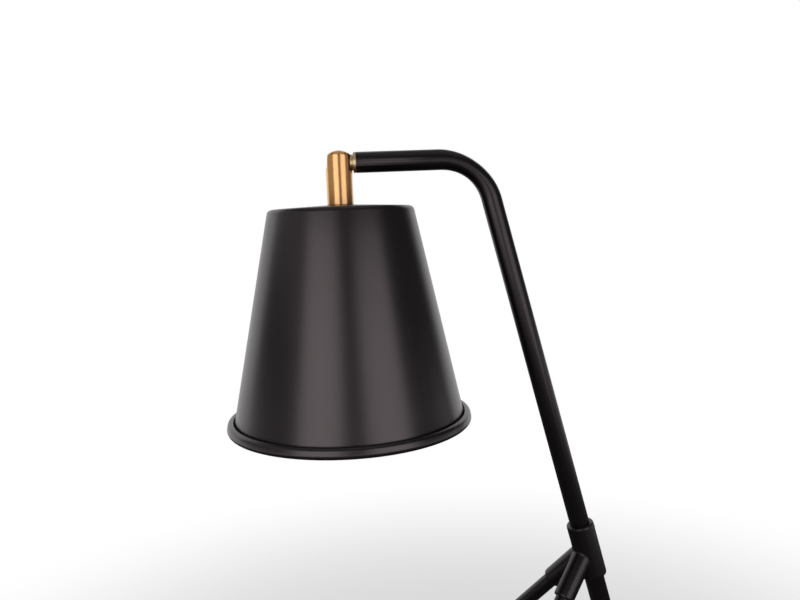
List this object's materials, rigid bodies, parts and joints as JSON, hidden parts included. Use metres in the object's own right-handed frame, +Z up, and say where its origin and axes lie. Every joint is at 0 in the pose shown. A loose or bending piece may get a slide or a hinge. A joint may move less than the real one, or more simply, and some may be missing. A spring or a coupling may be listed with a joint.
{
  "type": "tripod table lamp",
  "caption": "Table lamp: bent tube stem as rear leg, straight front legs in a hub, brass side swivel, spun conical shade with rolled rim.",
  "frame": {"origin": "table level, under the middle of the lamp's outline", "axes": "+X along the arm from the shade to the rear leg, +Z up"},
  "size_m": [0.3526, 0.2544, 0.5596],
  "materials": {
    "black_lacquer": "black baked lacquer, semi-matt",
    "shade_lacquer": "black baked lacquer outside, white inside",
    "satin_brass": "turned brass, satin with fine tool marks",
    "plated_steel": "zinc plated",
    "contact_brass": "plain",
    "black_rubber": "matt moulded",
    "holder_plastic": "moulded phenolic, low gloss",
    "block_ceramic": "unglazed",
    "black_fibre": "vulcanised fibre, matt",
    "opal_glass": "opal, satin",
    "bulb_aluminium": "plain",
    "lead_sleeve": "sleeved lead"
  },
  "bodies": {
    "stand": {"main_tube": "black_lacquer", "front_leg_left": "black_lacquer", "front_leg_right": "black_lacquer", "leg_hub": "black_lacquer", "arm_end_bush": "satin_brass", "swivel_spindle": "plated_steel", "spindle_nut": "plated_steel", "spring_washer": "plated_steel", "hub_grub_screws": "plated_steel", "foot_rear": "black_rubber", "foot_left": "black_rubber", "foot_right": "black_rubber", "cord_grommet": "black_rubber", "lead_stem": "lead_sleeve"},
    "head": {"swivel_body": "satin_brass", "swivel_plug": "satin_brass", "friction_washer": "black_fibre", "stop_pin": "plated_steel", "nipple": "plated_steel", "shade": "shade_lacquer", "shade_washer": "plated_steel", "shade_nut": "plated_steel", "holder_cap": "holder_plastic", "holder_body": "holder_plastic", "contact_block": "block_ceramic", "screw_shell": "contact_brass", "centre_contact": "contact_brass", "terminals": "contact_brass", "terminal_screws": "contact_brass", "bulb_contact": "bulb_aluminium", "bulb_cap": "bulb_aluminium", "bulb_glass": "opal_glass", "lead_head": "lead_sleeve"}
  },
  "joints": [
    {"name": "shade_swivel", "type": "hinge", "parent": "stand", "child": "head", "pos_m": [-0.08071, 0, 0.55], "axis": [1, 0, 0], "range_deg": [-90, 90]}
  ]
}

> Written task:
Each line of the material above needs to be quoted exactly, please.

> Response below:
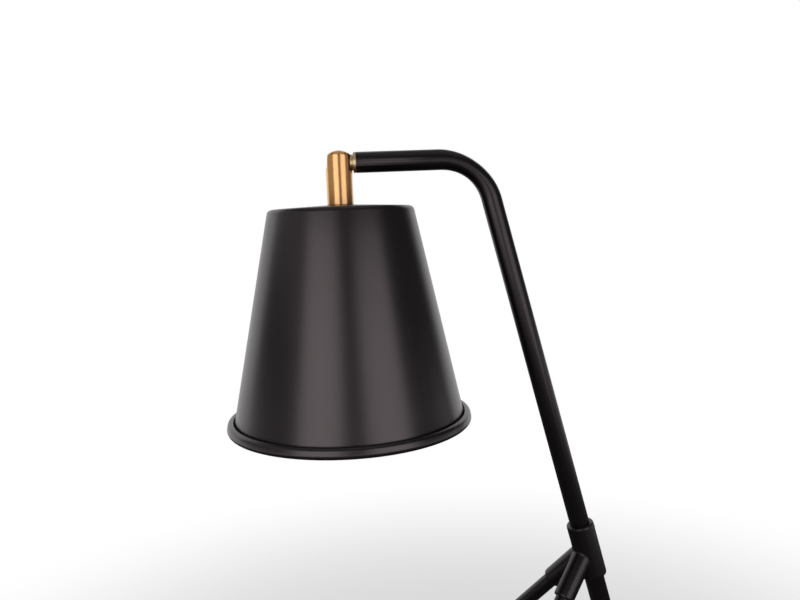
List this object's materials, rigid bodies, parts and joints as JSON, hidden parts included. Use metres in the object's own right-handed frame, +Z up, and say where its origin and axes lie. Every joint is at 0 in the pose shown. A loose or bending piece may get a slide or a hinge. A joint may move less than the real one, or more simply, and some may be missing. A spring or a coupling may be listed with a joint.
{
  "type": "tripod table lamp",
  "caption": "Table lamp: bent tube stem as rear leg, straight front legs in a hub, brass side swivel, spun conical shade with rolled rim.",
  "frame": {"origin": "table level, under the middle of the lamp's outline", "axes": "+X along the arm from the shade to the rear leg, +Z up"},
  "size_m": [0.3526, 0.2544, 0.5596],
  "materials": {
    "black_lacquer": "black baked lacquer, semi-matt",
    "shade_lacquer": "black baked lacquer outside, white inside",
    "satin_brass": "turned brass, satin with fine tool marks",
    "plated_steel": "zinc plated",
    "contact_brass": "plain",
    "black_rubber": "matt moulded",
    "holder_plastic": "moulded phenolic, low gloss",
    "block_ceramic": "unglazed",
    "black_fibre": "vulcanised fibre, matt",
    "opal_glass": "opal, satin",
    "bulb_aluminium": "plain",
    "lead_sleeve": "sleeved lead"
  },
  "bodies": {
    "stand": {"main_tube": "black_lacquer", "front_leg_left": "black_lacquer", "front_leg_right": "black_lacquer", "leg_hub": "black_lacquer", "arm_end_bush": "satin_brass", "swivel_spindle": "plated_steel", "spindle_nut": "plated_steel", "spring_washer": "plated_steel", "hub_grub_screws": "plated_steel", "foot_rear": "black_rubber", "foot_left": "black_rubber", "foot_right": "black_rubber", "cord_grommet": "black_rubber", "lead_stem": "lead_sleeve"},
    "head": {"swivel_body": "satin_brass", "swivel_plug": "satin_brass", "friction_washer": "black_fibre", "stop_pin": "plated_steel", "nipple": "plated_steel", "shade": "shade_lacquer", "shade_washer": "plated_steel", "shade_nut": "plated_steel", "holder_cap": "holder_plastic", "holder_body": "holder_plastic", "contact_block": "block_ceramic", "screw_shell": "contact_brass", "centre_contact": "contact_brass", "terminals": "contact_brass", "terminal_screws": "contact_brass", "bulb_contact": "bulb_aluminium", "bulb_cap": "bulb_aluminium", "bulb_glass": "opal_glass", "lead_head": "lead_sleeve"}
  },
  "joints": [
    {"name": "shade_swivel", "type": "hinge", "parent": "stand", "child": "head", "pos_m": [-0.08071, 0, 0.55], "axis": [1, 0, 0], "range_deg": [-90, 90]}
  ]
}